The example on the webpage assumes you have an input, a hidden layer and an output. For our examples with RNNs, we will assume o=0, and just use i and h. See below.

### One Simple RNN
One simpleRNN layer followed by a dense layer.

* `g`, no. of FFNNs in a unit (RNN has 1, GRU has 3, LSTM has 4)
* `h`, size of hidden units
* `i`, dimension/size of input

Since every FFNN (DNN) has `h(h+i) + h` parameters, we have
num_params = `g × [h(h+i) + h]`

Recall that the SimpleRNN only has one 'gate' or FFNN (you can see this in the cell!)

![alt text](https://miro.medium.com/max/1928/1*xn5kA92_J5KLaKcP7BMRLA.gif)

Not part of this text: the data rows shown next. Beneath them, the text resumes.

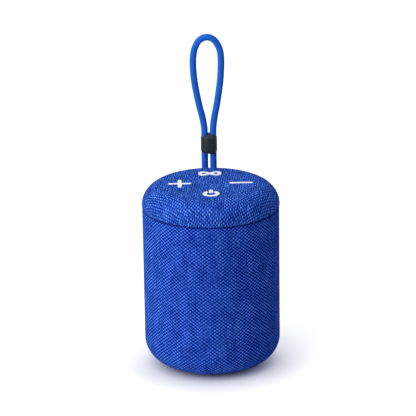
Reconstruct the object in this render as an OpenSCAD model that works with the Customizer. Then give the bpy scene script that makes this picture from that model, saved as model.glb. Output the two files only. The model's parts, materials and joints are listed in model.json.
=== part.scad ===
// Cloth-covered portable speaker with a wrist lanyard.
// Millimetres. Origin at the middle of the foot on the table, +Z up, front towards -Y.
// A moulded housing tube joins a crown frame and a base cap. The driver fires up at a
// deflector, the passive radiator fires down, and both sound through the perforated wall.

/* [Body] */
// Diameter over the cloth
body_d = 85; // [78:0.5:96]
// Height from the table to the flat of the crown
body_h = 115.5; // [106:0.5:140]
// Radius of the rounded crown edge
crown_r = 13; // [10:0.5:15]
// Radius of the rounded base edge
base_r = 14.5; // [12:0.5:16]
// Depth of the crown cap, from its flat down to the seam
seam_drop = 14.2; // [14:0.1:16]
// Width of the seam between the two cloths
seam_gap = 0.4; // [0.2:0.1:0.8]
// Thickness of the woven cloth
cloth_t = 0.9; // [0.6:0.1:1.2]
// Wall of the moulded crown frame, housing and base cap
shell_t = 2.2; // [1.8:0.1:2.6]
// Height by which the frame and the cap plug into the housing
spigot_h = 5; // [4:0.5:6]
// Wall of those plugs
spigot_t = 1.8; // [1.4:0.1:2.2]

/* [Foot] */
// Width of the rubber foot ring
foot_w = 6; // [5.4:0.1:6.2]
// Height of the ring
foot_t = 2.5; // [2.2:0.1:2.8]
// Height of the cloth's underside above the table
foot_drop = 1; // [0.6:0.1:1.4]

/* [Keys] */
// Radius of the circle that the four keys stand on
key_ring_r = 19; // [18.5:0.1:20]
// Diameter of a key
key_d = 18; // [17:0.5:19]
// Height by which a key stands proud of the crown
key_raise = 0.35; // [0.3:0.05:0.5]
// Travel of a key
key_travel = 0.3; // [0.2:0.05:0.3]
// Running gap round a key
key_gap = 0.3; // [0.2:0.05:0.4]
// Width of the key signs
sign_w = 14.6; // [13:0.1:16]
// Width of the strokes of the signs
sign_stroke = 2.3; // [1.6:0.1:2.4]
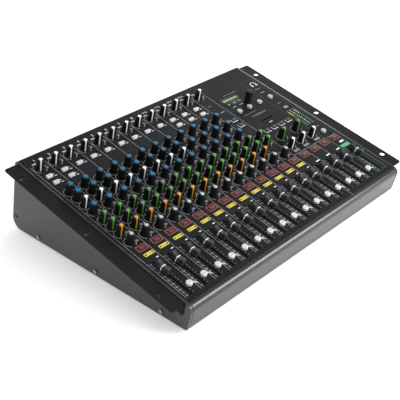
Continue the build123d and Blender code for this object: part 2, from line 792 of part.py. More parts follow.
def make_fader_housings():
    """Long cases with a slot along the top, in which the carriages run."""
    room = FADER_TRAVEL + CARRIAGE_LENGTH + 2 * FADER_SLOT_SPARE
    length = room + 2 * FADER_HOUSING_WALL
    height = FADER_HOUSING_TOP - BOARD_TOP
    wall = FADER_HOUSING_WALL
    with BuildPart() as housing:
        with BuildSketch(Plane.XY.offset(BOARD_TOP)):
            Rectangle(FADER_HOUSING_WIDTH, length)
        extrude(amount=height)
        with BuildSketch(Plane.XY.offset(BOARD_TOP + wall)):
            Rectangle(FADER_HOUSING_WIDTH - 2 * wall, room)
        extrude(amount=height - 2 * wall, mode=Mode.SUBTRACT)
        with BuildSketch(Plane.XY.offset(FADER_HOUSING_TOP)):
            Rectangle(FADER_SLOT_WIDTH, FADER_SLOT_LENGTH)
        extrude(amount=-2 * wall, mode=Mode.SUBTRACT)
    plane = panel_plane()
    case = housing.part.solid()
    solids = [plane.location * Location((x, s, 0)) * case for x, s in fader_slot_places()]
    finish("fader_housings", Compound(children=solids))


# ---- faders ----
def fader_cap():
    """A finger grip: raised at both ends, hollowed in the middle, narrower on top."""
    half = FADER_CAP_LENGTH / 2
    top = FADER_CAP_GAP + FADER_CAP_HEIGHT
    dip = top - FADER_CAP_DIP
    crest = half - FADER_CAP_END_LEAN
    side_x = FADER_CAP_WIDTH / 2
    with BuildPart() as cap:
        with BuildSketch(Plane.YZ):
            with BuildLine():
                Line((-half, FADER_CAP_GAP), (half, FADER_CAP_GAP))
                Line((half, FADER_CAP_GAP), (crest, top))
                ThreePointArc((crest, top), (0, dip), (-crest, top))
                Line((-crest, top), (-half, FADER_CAP_GAP))
            make_face()
        extrude(amount=FADER_CAP_WIDTH / 2, both=True)
        for side in (1, -1):
            with BuildSketch(Plane.XZ):
                with BuildLine():
                    Polyline(
                        (side * side_x, FADER_CAP_GAP + FADER_CAP_TAPER_START),
                        (side * FADER_CAP_WIDTH, FADER_CAP_GAP + FADER_CAP_TAPER_START),
                        (side * FADER_CAP_WIDTH, top),
                        (side * (side_x - FADER_CAP_TAPER), top),
                        close=True,
                    )
                make_face()
            extrude(amount=FADER_CAP_LENGTH, both=True, mode=Mode.SUBTRACT)
    return cap.part


def fader_carriage():
    """The slider block in the housing and the stem that carries the cap."""
    middle = (FADER_HOUSING_TOP + BOARD_TOP) / 2
    with BuildPart() as carriage:
        with BuildSketch(Plane.XY.offset(middle - CARRIAGE_HEIGHT / 2)):
            Rectangle(CARRIAGE_WIDTH, CARRIAGE_LENGTH)
        extrude(amount=CARRIAGE_HEIGHT)
        with BuildSketch(Plane.XY.offset(middle)):
            Rectangle(FADER_STEM_WIDTH, FADER_STEM_LENGTH)
        extrude(amount=FADER_CAP_GAP - middle)
    return carriage.part


def make_faders():
    plane = panel_plane()
    cap = fader_cap().solid()
    carriage = fader_carriage().solid()
    for index in range(COLUMN_COUNT):
        spot = plane.location * Location((fader_x(index), FADER_REST_S, 0))
        finish("fader_" + str(index + 1), Compound(children=[spot * cap, spot * carriage]))


# ---- display, meter and boards ----
def make_display_window():
    with BuildPart() as display:
        with BuildSketch(panel_plane(-DISPLAY_THICKNESS)):
            with Locations(DISPLAY_CENTRE):
                Rectangle(*DISPLAY_SIZE)
        extrude(amount=DISPLAY_THICKNESS)
    finish("display_window", display.part)


def make_level_meter():
    with BuildPart() as leds:
        with BuildSketch(panel_plane(METER_LED_HEIGHT)):
            with Locations(*meter_places()):
                Rectangle(*METER_LED)
        extrude(amount=-METER_LED_HEIGHT - SHEET)
    finish("level_meter", leds.part)


def make_main_board():
    with BuildPart() as board:
        with BuildSketch(panel_plane(BOARD_TOP)):
            with Locations((0, (BOARD_FRONT_S + BOARD_BACK_S) / 2)):
                Rectangle(BOARD_WIDTH, BOARD_BACK_S - BOARD_FRONT_S)
        extrude(amount=-BOARD_THICKNESS)
    finish("main_board", board.part)


def make_power_supply():
    """A board on four pillars with a transformer, two capacitors and a heat sink."""
    floor = FOOT_HEIGHT + SHEET
    top = floor + SUPPLY_STAND + BOARD_THICKNESS
    x, y = SUPPLY_CENTRE
    low = (Align.CENTER, Align.CENTER, Align.MIN)
    solids = []
    with BuildPart() as pillars:
        with Locations((x, y, floor)):
            with GridLocations(*[side - 2 * SUPPLY_PILLAR_INSET for side in SUPPLY_SIZE], 2, 2):
                Cylinder(SUPPLY_PILLAR_RADIUS, SUPPLY_STAND, align=low)
    solids += pillars.part.solids()
    with BuildPart() as board:
        with Locations((x, y, floor + SUPPLY_STAND)):
            Box(*SUPPLY_SIZE, BOARD_THICKNESS, align=low)
    solids += board.part.solids()
    with BuildPart() as transformer:
        with Locations((x + TRANSFORMER_X, y, top)):
            Box(*TRANSFORMER, align=low)
    solids += transformer.part.solids()
    with BuildPart() as capacitors:
        with Locations((x + CAPACITOR_X, y, top)):
            with GridLocations(0, CAPACITOR_PITCH, 1, 2):
                Cylinder(CAPACITOR_RADIUS, CAPACITOR_HEIGHT, align=low)
    solids += capacitors.part.solids()
    with BuildPart() as heat_sink:
        with Locations((x + HEAT_SINK_X, y, top)):
            Box(*HEAT_SINK, align=low)
    solids += heat_sink.part.solids()
    finish("power_supply", Compound(children=solids))


# ---- rear connectors ----
def make_xlr_sockets():
    with BuildPart() as sockets:
        with BuildSketch(rear_plane()):
            with Locations(*connector_places(XLR_ROW)):
                RectangleRounded(*XLR_FLANGE, radius=FLANGE_CORNER_RADIUS)
        extrude(amount=FLANGE_THICKNESS)
        with BuildSketch(rear_plane()):
            with Locations(*connector_places(XLR_ROW)):
                Circle(XLR_BODY_RADIUS)
        extrude(amount=-XLR_BODY_LENGTH)
        with BuildSketch(rear_plane(-FLANGE_THICKNESS)):
            with Locations(*connector_places(XLR_ROW)):
                with PolarLocations(XLR_PIN_CIRCLE, XLR_PIN_COUNT, start_angle=90):
                    Circle(XLR_PIN_HOLE)
        extrude(amount=-XLR_PIN_HOLE_DEPTH, mode=Mode.SUBTRACT)
    finish("xlr_sockets", sockets.part)


def make_jack_sockets():
    with BuildPart() as sockets:
        with BuildSketch(rear_plane()):
            with Locations(*connector_places(JACK_ROW)):
                RegularPolygon(JACK_NUT_RADIUS, JACK_NUT_SIDES)
        extrude(amount=JACK_NUT_THICKNESS)
        with BuildSketch(rear_plane()):
            with Locations(*connector_places(JACK_ROW)):
                Circle(JACK_NOSE_RADIUS)
        extrude(amount=-SHEET)
        with BuildSketch(rear_plane(SHEET)):
            with Locations(*connector_places(JACK_ROW)):
                Rectangle(*JACK_BODY)
        extrude(amount=-JACK_BODY_LENGTH)
        with BuildSketch(rear_plane(-JACK_NUT_THICKNESS)):
            with Locations(*connector_places(JACK_ROW)):
                Circle(JACK_BORE_RADIUS)
        extrude(amount=-JACK_BODY_LENGTH, mode=Mode.SUBTRACT)
    finish("jack_sockets", sockets.part)


def make_power_inlet():
    spot = rear_place(INLET_X, INLET_ROW)
    pins = [(spot[0] + INLET_PIN_PITCH * step, spot[1] - INLET_PIN_STAGGER) for step in (-1, 1)]
    pins.append((spot[0], spot[1] + INLET_PIN_STAGGER))
    with BuildPart() as inlet:
        with BuildSketch(rear_plane()):
            with Locations(spot):
                RectangleRounded(*INLET_FLANGE, radius=FLANGE_CORNER_RADIUS)
        extrude(amount=FLANGE_THICKNESS)
        with BuildSketch(rear_plane()):
            with Locations(spot):
                Rectangle(*INLET_CASE)
        extrude(amount=-INLET_LENGTH)
        with BuildSketch(rear_plane(-FLANGE_THICKNESS)):
            with Locations(spot):
                Rectangle(*INLET_CAVITY)
        extrude(amount=-INLET_LENGTH, mode=Mode.SUBTRACT)
        with BuildSketch(rear_plane(INLET_LENGTH - FLANGE_THICKNESS)):
            with Locations(*pins):
                Rectangle(*INLET_PIN)
        extrude(amount=INLET_LENGTH - INLET_PIN_INSET)
    finish("power_inlet", inlet.part)


def make_power_rocker():
    """Made square about its pivot line, then leaned to its off side."""
    with BuildPart() as rocker:
        with BuildSketch(Plane.XY.offset(ROCKER_PIVOT_DEPTH - ROCKER_DEPTH)):
            Rectangle(*ROCKER_SIZE)
        extrude(amount=ROCKER_DEPTH + ROCKER_PROUD)
    pivot = Location((*rear_place(INLET_X, ROCKER_ROW), -ROCKER_PIVOT_DEPTH))
    lean = Location((0, 0, 0), (ROCKER_TILT, 0, 0))
    finish("power_rocker", rear_plane().location * pivot * lean * rocker.part)


os.makedirs("parts", exist_ok=True)
make_control_panel()
make_front_fascia()
make_rear_panel()
make_base_plate()
make_cheek("left_cheek", -1)
make_cheek("right_cheek", 1)
make_rack_ear("rack_ear_left", -1)
make_rack_ear("rack_ear_right", 1)
make_feet()
make_screws()
make_first_strip_knobs()
make_grouped_knobs()
make_master_knobs()
make_buttons()
make_control_housings()
make_fader_housings()
make_faders()
make_display_window()
make_level_meter()
make_main_board()
make_power_supply()
make_xlr_sockets()
make_jack_sockets()
make_power_inlet()
make_power_rocker()
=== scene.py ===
import json
import math

import bmesh
import bpy
from mathutils import Matrix, Vector


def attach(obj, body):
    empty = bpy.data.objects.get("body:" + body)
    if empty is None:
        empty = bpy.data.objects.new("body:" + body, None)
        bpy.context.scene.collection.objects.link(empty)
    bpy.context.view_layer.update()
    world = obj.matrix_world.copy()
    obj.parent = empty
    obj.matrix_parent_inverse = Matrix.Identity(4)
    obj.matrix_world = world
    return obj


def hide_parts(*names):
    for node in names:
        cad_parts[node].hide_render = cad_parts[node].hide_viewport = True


# The looks of a mixing console. Shapes are made in the panel's own frame, in millimetres:
# x across, s up the slope and h above the panel's face. PANEL takes them to the row frame.

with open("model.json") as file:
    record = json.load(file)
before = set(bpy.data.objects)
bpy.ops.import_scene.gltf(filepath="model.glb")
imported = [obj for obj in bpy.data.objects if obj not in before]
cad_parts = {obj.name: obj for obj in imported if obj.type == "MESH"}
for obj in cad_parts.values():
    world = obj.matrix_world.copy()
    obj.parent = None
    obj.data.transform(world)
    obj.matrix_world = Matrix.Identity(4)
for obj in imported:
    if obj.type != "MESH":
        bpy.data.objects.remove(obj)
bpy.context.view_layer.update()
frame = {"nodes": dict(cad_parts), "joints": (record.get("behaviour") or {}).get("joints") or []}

PANEL_FRONT_S = 19.0        # where the flat panel begins up the slope
PRINT_LOW = -0.02
PRINT_HIGH = 0.05
LINE = 0.55                 # width of a printed line
CAMERA_PLACE = Vector((-0.7611, -0.6731, 0.6312))
CAMERA_YAW = 47.585
CAMERA_PITCH = 31.157
CAMERA_ROLL = 0.326
CAMERA_LENS = 75.41
SENSOR_WIDTH = 36.0

WHITE = (0.84, 0.85, 0.86)
PALE = (0.42, 0.45, 0.45)
BLUE = (0.006, 0.125, 0.245)
GREEN = (0.080, 0.30, 0.040)
ORANGE = (0.62, 0.26, 0.006)
SEVEN_O_CLOCK = 210.0
TWELVE_O_CLOCK = 0.0


def find_panel():
    """The matrix from panel millimetres to the row frame, read from a fader's axis and the panel."""
    joint = next(j for j in frame["joints"] if j["name"] == "fader_1_slide")
    slope = Vector(joint["axis"]).normalized()
    across = Vector((1, 0, 0))
    normal = across.cross(slope)
    corners = [v.co for v in frame["nodes"]["control_panel"].data.vertices]
    origin = slope * (min(c.dot(slope) for c in corners) - PANEL_FRONT_S / 1000)
    origin += normal * max(c.dot(normal) for c in corners)
    turn = Matrix((across, slope, normal)).transposed().to_4x4()
    return Matrix.Translation(origin) @ turn @ Matrix.Scale(0.001, 4)


PANEL = find_panel()
TO_PANEL = PANEL.inverted()


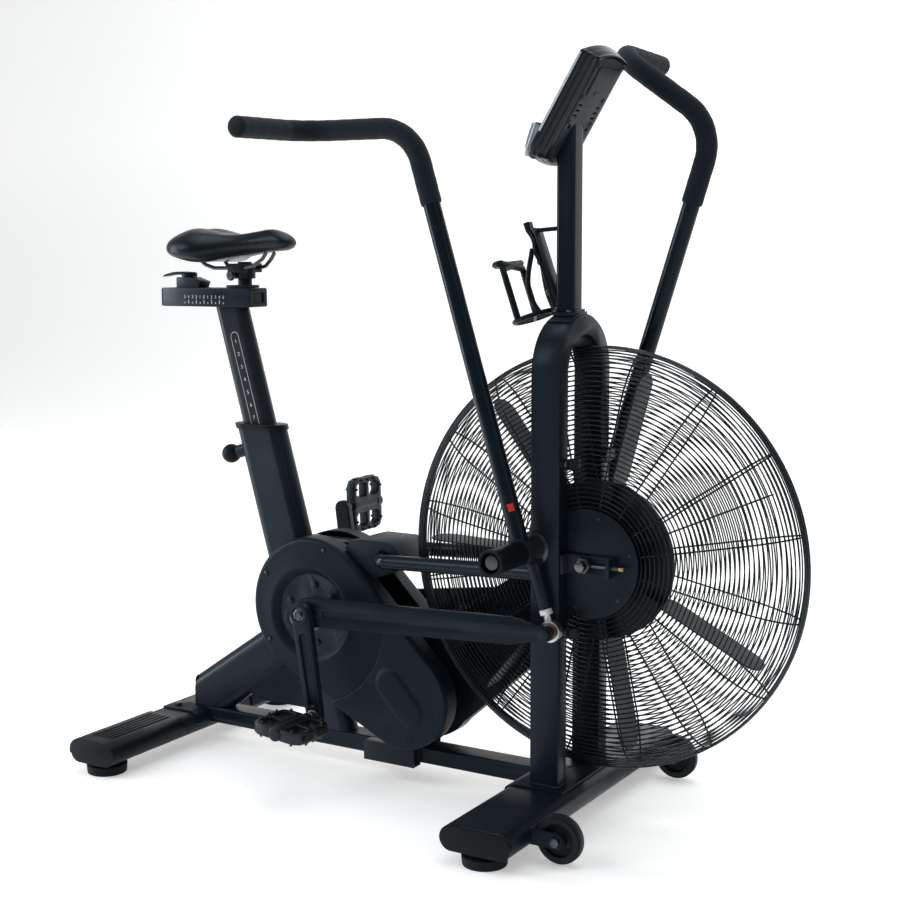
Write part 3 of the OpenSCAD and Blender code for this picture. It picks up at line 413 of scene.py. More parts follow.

## One Simple RNN Layer (basic)

In [None]:
# here's the script for the image above

# for an SimpleRNN, the input shape is "input_shape=(n_steps, n_features)"
# this corresponds to the graph in "Animated!"
n_steps=50 # doesn't matter!
n_features=3 # the 3 green dots... APPL, GOOGLE, FB
model = Sequential()
# parms in SimpleRNN is
model.add((SimpleRNN(2, activation='relu', input_shape=(n_steps, n_features)))) # the two red dots

# it is those 2 red dots that will go into the dense layer (don't forget to add 1 for the bias!)
model.add(Dense(1)) # this dense layer is not show in the animation, but it's needed! # predict netflix!
model.summary()

Model: "sequential_7"
_________________________________________________________________
 Layer (type)                Output Shape              Param #   
 simple_rnn_2 (SimpleRNN)    (None, 2)                 12        
                                                                 
 dense_6 (Dense)             (None, 1)                 3         
                                                                 
Total params: 15
Trainable params: 15
Non-trainable params: 0
_________________________________________________________________


In [None]:
# try the math
# for each layer


# TRAINABLE PARAMETERS
# the general RNN layer formula is g × [h(h+i) + h]
g = 1 # there's only 1 FFNN in a simpleRNN cell (look above!)
h = 2
i = 3 # this is number of features, not the lookback!
print(g*(h*(h+i) + h))

# SHAPE
# (None, 2) where 2 are the number of hidden units
# so the time series is now just a flattened input of 2 going into a dense layer
# this is what the 2 in simpleRNN(2) means! just 2 red dots.


# dense layer
# TRAINABLE PARAMETERS
# the dense layer is (i×h + h×o) + (h+o)
# but we ignore h since there is not output
h = 1 # the dense layer has a 1
i = 2 # 2 hidden node inputs
o = 0 # there is no output
print((i*h + h*o) + (h+o))

# output shape is (NONE,1)

12
3


## One Simple RNN Layer (advanced)

In [None]:
# here's a related quiz question

# for an SimpleRNN, the input shape is "input_shape=(n_steps, n_features)"
# this corresponds to the graph in "Animated!"
n_steps=50
n_features=30 # having 30 stocks for covariates
model = Sequential()
model.add((SimpleRNN(25, activation='relu', input_shape=(n_steps, n_features))))
# it is those 25 red dots going into the dense layer, so you need 26 parms
model.add(Dense(1))
model.summary()

Model: "sequential_8"
_________________________________________________________________
 Layer (type)                Output Shape              Param #   
 simple_rnn_3 (SimpleRNN)    (None, 25)                1400      
                                                                 
 dense_7 (Dense)             (None, 1)                 26        
                                                                 
Total params: 1,426
Trainable params: 1,426
Non-trainable params: 0
_________________________________________________________________


In [None]:
# try the math
# for each layer


# TRAINABLE PARAMETERS
# the general RNN layer formula is g × [h(h+i) + h]
g = 1
h = 25
i = 30 # this is number of features, not the lookback!
print(g*(h*(h+i) + h)) #answer = 1400

# SHAPE
# (None, 25) where 25 are the number of hidden units
# so the time series is now just a flattened input of 25 going into a dense layer
# this is what the 25 in simpleRNN(25) means! just 25 red dots.


# dense layer
# TRAINABLE PARAMETERS
# the dense layer is (i×h + h×o) + (h+o)
# but we ignore h since there is not output
h = 1 # the dense layer has a 1
i = 25
o = 0 # there is no output
print((i*h + h*o) + (h+o)) #answer = 26

# output shape is (NONE,1)

1400
26


## One LSTM Layer (basic)
Here is what an LSTM looks like. Recall that it has four 'gates' or FFNNs.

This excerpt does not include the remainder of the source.